Every city or municipality has its own rules for bulky waste, and ignoring them leads to fines or wasted trips. Before you leave a wardrobe by the curb, check how your area handles large‑item pickup, disposal fees, and drop‑off sites.

Find out what can be left out, what must be taken to a facility, and what counts as hazardous or restricted. Some foam fillings, treated woods, and padded items fall under stricter rules. A quick look at the official guidelines helps avoid problems on collection day.

Use Recycling Centers and Specialized Programs

A growing share of furniture can be partially recycled, especially pieces with wood, metal, and certain plastics. Some facilities dismantle items to separate materials and keep them out of the landfill.
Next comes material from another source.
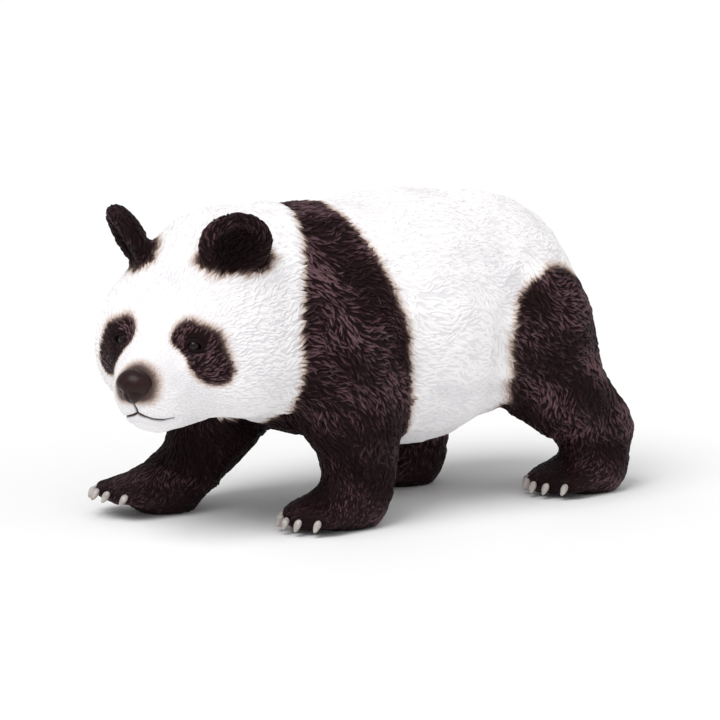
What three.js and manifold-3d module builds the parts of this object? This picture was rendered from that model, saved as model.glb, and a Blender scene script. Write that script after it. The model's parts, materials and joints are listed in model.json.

Look for centres or programs that specifically mention furniture, mattresses, or wood recycling. If you hire a removal service, ask whether they work with these facilities or send everything to the landfill. 

Avoid Unsafe Shortcuts

Under pressure, it can be tempting to abandon furniture in common areas or dispose of it in mixed-waste bins. Those shortcuts create friction with neighbours and, in some cases, legal problems.

Staying disciplined through the final pieces protects both your sale and your reputation. If you run out of time, paying for one last pickup is cheaper than dealing with complaints. Responsible disposal shows the same care you expect from your contractors.

Conclusion

Clearing out old furniture before remodelling your home for sale is a strategic step, not just a heavy‑lifting chore. When you audit what you own, choose pieces that support staging, and decide in advance which items to sell, donate, or remove, the process becomes organized and predictable instead of stressful.

Thoughtful resale, donation, and recycling also send a subtle signal about how you care for a property. Buyers notice when a home feels well-managed, even if they cannot explain why. When you treat furniture disposal with the same attention you give to paint colours and fixtures, you give your remodel and your sale a stronger foundation.